Claiming that unravelling the CAP will make food cheaper is nonsense, as many other EU member states, particularly France and Germany, will not agree to it and many small European farmers would go out of business, putting more pressure on world food stocks.

Most consumers do not understand that until recently, in real terms, food prices have effectively been falling, rising slower than the cost of living. The share of our disposable income spent on food each week has fallen to less than 10 per cent, compared with more than 30 per cent 50 years ago. This has given many families plenty of spare cash to spend on clothes, furnishings, holidays and the latest trends and gadgets.

There are no easy solutions for a market that is changing rapidly and irrevocably. What we need is a government that understands the issues rather than behaving like a modern King Canute, believing that talking to the supermarkets is enough to solve a problem that is in fact largely out of any one nation’s control.

As NFU president Peter Kendall recently said, this situation has been exacerbated by the Government’s decade-long agenda of consistently trying to dismantle domestic food production, vilify farmers and undermine rural economies.

"Global food prices have increased because the world’s agricultural economies have not produced enough food," he said. "It is a direct consequence of the cheap food era, and the lack of investment in agricultural development, both in Britain and around the world."

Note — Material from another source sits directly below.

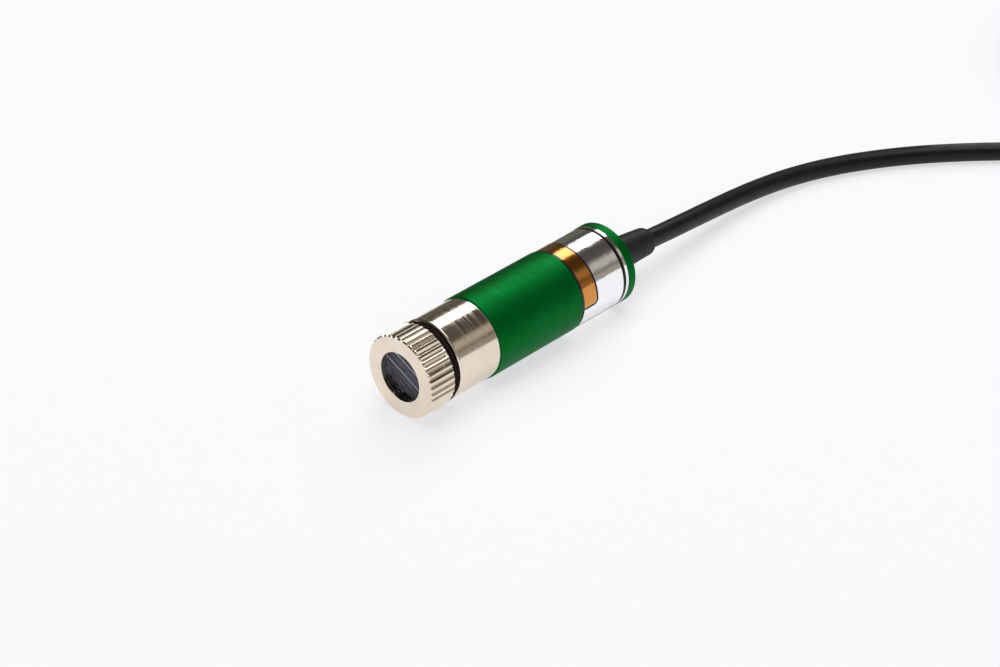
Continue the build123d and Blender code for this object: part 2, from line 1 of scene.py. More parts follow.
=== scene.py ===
"""Laser diode module: knurled focus ring, nickel barrel, green tube with a foil band, and supply lead.

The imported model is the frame. Each class below builds the visible pieces of one sub-assembly round that
frame and gives every surface its finish. Sizes are millimetres, and the meshes are made in metres. A
station is a distance along the module's axis, measured back from its front face. An angle round the axis
goes from +X towards +Z.
"""

import logging
import math
from collections.abc import Callable, Iterable, Sequence
from dataclasses import dataclass, field
from enum import Enum
from typing import Any, NamedTuple, Protocol

import bmesh
import bpy
from mathutils import Matrix, Quaternion, Vector, noise


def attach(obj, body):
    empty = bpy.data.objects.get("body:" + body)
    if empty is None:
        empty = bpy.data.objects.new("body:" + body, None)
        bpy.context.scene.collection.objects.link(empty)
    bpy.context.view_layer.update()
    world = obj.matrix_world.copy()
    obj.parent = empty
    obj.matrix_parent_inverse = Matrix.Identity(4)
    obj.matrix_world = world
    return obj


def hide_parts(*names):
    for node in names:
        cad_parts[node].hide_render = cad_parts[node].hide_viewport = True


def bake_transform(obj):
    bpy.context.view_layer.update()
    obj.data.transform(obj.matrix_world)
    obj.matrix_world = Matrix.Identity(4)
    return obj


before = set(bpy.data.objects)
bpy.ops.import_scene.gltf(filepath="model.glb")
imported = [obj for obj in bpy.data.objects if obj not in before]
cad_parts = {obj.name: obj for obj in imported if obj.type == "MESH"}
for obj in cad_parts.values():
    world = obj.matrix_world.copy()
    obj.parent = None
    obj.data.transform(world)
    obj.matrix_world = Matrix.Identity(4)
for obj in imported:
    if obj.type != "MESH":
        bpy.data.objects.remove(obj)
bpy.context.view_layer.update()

log = logging.getLogger("laser_module")

MM = 0.001
AXIS_HEIGHT = 8.0
FRONT_Y = -26.6
REAR_STATION = 53.2
PRESS_GAP = 0.02
NOISE_SPAN = (0.3, 0.7)
EASE_STEPS = 3
FLAT_START = 1.6

Pair = tuple[float, float]
Triple = tuple[float, float, float]
Colour = tuple[float, float, float]
Node = bpy.types.Node
Socket = bpy.types.NodeSocket
Material = bpy.types.Material
Object = bpy.types.Object
Faces = list[tuple[int, ...]]


class Body(Enum):
    """The bodies of the frame that pieces ride on."""

    HOUSING = "housing"
    SPRING_SEAT = "spring_seat"
    FOCUS_HEAD = "focus_head"


class Slot(Enum):
    """The record's material slots, one named for each new piece."""

    GREEN = "green_anodised"
    FOIL = "silver_foil"
    NICKEL = "nickel"
    RUBBER = "seal_rubber"
    CLEAR = "lens_clear"
    SPRING = "spring_steel"
    BOOT = "boot_black"
    JACKET = "jacket_black"
    TIE = "tie_nylon"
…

The bottom line is that we are facing a world food crisis, a world oil and energy crisis, and a credit crunch for many western economies. When it comes to oil and energy there are no quick fix solutions. Modern industrialised societies have taken oil for granted, forgetting that it is used for everything from packaging to tourism.

Do not be fooled by politicians and supermarket bosses who promise low food prices – they are powerless in the face of current events. The era of so-called cheap food has ended, and to ensure stability in the future we need investment, support and an acknowledgment that Britain’s farmers, growers, food producers and processors matter.